The government asserts that § 201.5 protects the Bank from misstatements or misuse of proceeds "by the borrower, dealer, or others" and that "others" cannot include the Bank's own officers and employees. In addition, the government contends that the Bank did not promptly notify the FHA when, late in March 1959, one borrower, Bennett, informed the Bank officials that he had not listed all of his debts. He did not, however, indicate misuse of the funds. The Bank did discuss this loan with representatives of the Federal Bureau of Investigation early in April, 1959, less than a month later.
The District Court found that the Bank presented for payment claims known to be false, that an intent to defraud was not required in this case under the Statute which imposes liability for presentation of a claim known to be false, fictitious or fraudulent.
We do not hold that the loans were eligible for FHA insurance, but we are of the opinion that the record before us does not support a conclusion that knowingly false claims were presented or that these claims were not submitted primarily to acquire a much needed determination which was available, on repeated instructions from FHA officials, only on the filing of claims such as these. With the exception of the Booth claim1 the claims were processed by the FHA as requests for a ruling. It was evident that both the FDIC and the Department were also uncertain about the eligibility of the loans.
Nor do we see an analogy, as the government argues, to a suit filed in Court. To impose the severe penalty here sought against the Bank for failure to include in the claims the full details of the loans is to ignore the long history of correspondence and conferences between the Bank and FHA employees from which the Bank rightly assumed that the FHA was in full possession of all the facts. Representatives of the FHA who did know all the facts had told the Bank to file claims to secure the needed ruling, and the Bank did file claims, albeit ineptly drawn claims submitted hastily without expert checking.
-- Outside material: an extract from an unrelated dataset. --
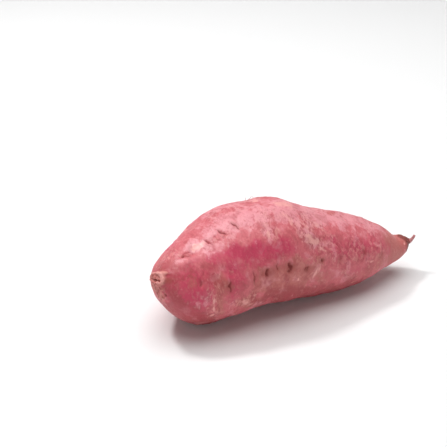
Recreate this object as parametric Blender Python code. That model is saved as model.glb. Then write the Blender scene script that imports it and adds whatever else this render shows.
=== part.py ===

We agree that the doctrine of estoppel must be applied with great caution to the government and its officials. But in proper circumstances the doctrine does apply. Vestal v. C.I.R., 80 U.S.App. D.C. 264, 1945, 152 F.2d 132, 135-136; Semaan v. Mumford, 1964, 118 U.S.App. D.C. 282, 335 F.2d 704, 706; U. S. v. Stinson, 7 Cir., 1903, 125 F. 907; U. S. v. Denver & R.G.W.R. Co., 8 Cir., 1926, 16 F.2d 374, 376; Eichelberger & Co. v. C.I.R., 5 Cir., 1937, 88 F.2d 874, 875.
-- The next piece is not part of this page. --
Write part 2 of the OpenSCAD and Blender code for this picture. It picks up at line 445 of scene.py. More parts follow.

Under the peculiar circumstances of this particular case, the plaintiff, in our opinion, is estopped to bring this action against the Bank. That part of the judgment in the District Court providing for recovery of double damages on the Booth claim and for statutory forfeitures on all twenty-one claims is reversed. The judgment is in all other respects affirmed.
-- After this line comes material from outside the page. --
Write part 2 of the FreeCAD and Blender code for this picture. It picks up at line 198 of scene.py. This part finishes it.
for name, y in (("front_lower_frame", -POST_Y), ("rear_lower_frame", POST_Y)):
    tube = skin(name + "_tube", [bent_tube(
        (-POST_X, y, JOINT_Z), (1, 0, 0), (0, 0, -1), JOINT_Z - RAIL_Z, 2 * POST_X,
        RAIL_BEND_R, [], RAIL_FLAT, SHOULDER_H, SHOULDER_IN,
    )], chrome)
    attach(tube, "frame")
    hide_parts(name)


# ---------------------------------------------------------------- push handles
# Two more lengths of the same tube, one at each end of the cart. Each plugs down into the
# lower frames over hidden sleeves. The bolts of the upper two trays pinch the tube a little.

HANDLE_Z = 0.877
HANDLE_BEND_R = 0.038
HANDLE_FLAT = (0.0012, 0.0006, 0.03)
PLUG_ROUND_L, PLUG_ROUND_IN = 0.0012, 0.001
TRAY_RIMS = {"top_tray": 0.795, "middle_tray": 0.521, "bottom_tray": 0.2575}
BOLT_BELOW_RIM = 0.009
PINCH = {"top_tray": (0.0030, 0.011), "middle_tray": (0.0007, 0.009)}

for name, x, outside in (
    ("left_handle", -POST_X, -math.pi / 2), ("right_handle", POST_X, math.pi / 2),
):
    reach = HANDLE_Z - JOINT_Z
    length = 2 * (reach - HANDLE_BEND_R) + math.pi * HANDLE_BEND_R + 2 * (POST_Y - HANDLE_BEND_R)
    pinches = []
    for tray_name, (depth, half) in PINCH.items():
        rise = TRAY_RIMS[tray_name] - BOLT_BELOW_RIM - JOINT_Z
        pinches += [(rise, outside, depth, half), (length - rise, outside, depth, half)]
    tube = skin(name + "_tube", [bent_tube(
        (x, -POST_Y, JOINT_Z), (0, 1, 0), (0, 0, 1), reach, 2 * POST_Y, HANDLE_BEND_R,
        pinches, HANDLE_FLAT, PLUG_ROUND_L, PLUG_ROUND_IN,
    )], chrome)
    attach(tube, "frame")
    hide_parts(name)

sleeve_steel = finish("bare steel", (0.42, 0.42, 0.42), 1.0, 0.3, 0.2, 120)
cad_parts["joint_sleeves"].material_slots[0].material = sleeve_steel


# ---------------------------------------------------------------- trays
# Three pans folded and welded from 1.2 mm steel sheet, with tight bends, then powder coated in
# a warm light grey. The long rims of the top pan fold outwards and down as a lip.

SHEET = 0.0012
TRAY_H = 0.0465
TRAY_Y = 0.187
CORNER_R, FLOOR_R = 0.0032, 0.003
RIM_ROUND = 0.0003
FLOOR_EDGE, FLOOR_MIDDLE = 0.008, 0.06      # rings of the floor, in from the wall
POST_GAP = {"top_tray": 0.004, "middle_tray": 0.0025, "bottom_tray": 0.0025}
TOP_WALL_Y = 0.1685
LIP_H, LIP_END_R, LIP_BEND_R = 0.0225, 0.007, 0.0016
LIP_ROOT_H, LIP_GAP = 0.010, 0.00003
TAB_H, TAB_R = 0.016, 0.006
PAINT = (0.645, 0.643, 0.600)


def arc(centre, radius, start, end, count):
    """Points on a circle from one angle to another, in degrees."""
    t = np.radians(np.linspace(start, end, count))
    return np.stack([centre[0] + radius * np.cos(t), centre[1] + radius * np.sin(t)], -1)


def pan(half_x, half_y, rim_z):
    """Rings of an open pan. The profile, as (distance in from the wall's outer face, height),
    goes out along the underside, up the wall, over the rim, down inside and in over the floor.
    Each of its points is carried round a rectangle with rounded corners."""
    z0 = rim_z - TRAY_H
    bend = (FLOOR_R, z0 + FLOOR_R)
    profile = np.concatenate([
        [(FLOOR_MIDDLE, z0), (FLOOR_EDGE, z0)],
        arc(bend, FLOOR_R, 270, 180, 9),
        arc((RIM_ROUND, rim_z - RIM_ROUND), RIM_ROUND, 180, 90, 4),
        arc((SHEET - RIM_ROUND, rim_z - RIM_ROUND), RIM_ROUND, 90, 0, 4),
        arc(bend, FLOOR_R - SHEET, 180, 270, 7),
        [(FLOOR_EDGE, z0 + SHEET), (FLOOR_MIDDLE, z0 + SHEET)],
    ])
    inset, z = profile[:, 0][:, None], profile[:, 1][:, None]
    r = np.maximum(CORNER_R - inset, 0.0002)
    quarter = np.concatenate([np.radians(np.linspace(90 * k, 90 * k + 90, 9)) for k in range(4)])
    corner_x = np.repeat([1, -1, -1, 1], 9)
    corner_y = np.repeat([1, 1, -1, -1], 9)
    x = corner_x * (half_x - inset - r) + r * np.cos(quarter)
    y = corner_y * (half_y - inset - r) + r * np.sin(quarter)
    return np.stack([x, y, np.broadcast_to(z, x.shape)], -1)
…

The motion of the plaintiff-appellee to dismiss the instant appeal is hereby denied.
Affirmed in part; reversed in part.
The record does not make it clear whether the Booth claim was paid through inadvertence or not
KILEY, Circuit Judge (dissenting in part).
The majority opinion leaves untouched the district court's decision against the Bank on its counterclaim seeking a declaration that the loans were eligible for insurance. I agree with that part of the majority opinion. The basis of the district court's decision in that part of the case is that the Bank, through Adams, knew when the loans were made of the misstatements in the applications and of the misuse of the loan proceeds. In its opinion the district court expressed the view that loans made in bad faith by the Bank through Adams could not "logically" be eligible for insurance.
I dissent from that part of the majority opinion which reverses the judgment for the United States under the False Claims Act, 31 U.S.C. § 231 (1964).
The district court in an earlier decision denied the Bank's motion for summary judgment dismissing the government's suit. United States v. Fox Lake State Bank, 225 F. Supp. 723 (N.D. Ill. 1963). It there held that intent to defraud was not an essential element of the government's case under the first two clauses of section 231. See 225 F. Supp. at 725. In the decision before us the district court adhered to that holding, which the Bank challenges. The decisions on the question are not uniform.1
In my view it is unnecessary to decide the question because the record supports judgment for the government under either rule.
There is no evidence that the FHA advised the filing of false claims, or that the claims would not be treated as claims for payment, or that the claims were processed merely as requests for rulings; there is no limitation to that effect in the claims or in letters accompanying the claims and there is evidence of the acceptance by the Bank of the payment by the FHA of the Booth claim, and that what knowledge the FHA had of the misconduct in connection with the loans did not safeguard the government from loss in the Booth claim.
In view of these considerations the district court was not compelled to find that the Bank, out of a reasonable belief that the loans qualified for insurance, filed them in good faith only for the purpose of a ruling, and not for payment.
The purpose of the False Claims Act — to protect the government against possible cheating by claimants who knowingly filed false claims for payment — justifies what might otherwise be a harsh judgment. Moreover, the Bank received $52,500.00 in settlement of its suit against Adams' surety on the basis of Adams' misconduct.
E.g., compare Fleming v. United States, 336 F.2d 475, 479 (10th Cir. 1964), cert. denied, 380 U.S. 907, 85 S.Ct. 889, 13 L. Ed.2d 795 (1965), and Acme Process Equipment Co. v. United States, 347 F.2d 509, 527 n.26 (Ct. Cl. 1965), with United States v. National Wholesalers, 236 F.2d 944, 950 (9th Cir. 1956), cert. denied, 353 U.S. 930, 77 S. Ct. 719, 1 L. Ed.2d 724 (1957), and United States v. Park Motors, 107 F. Supp. 168, 175 (E.D. Tenn. 1952).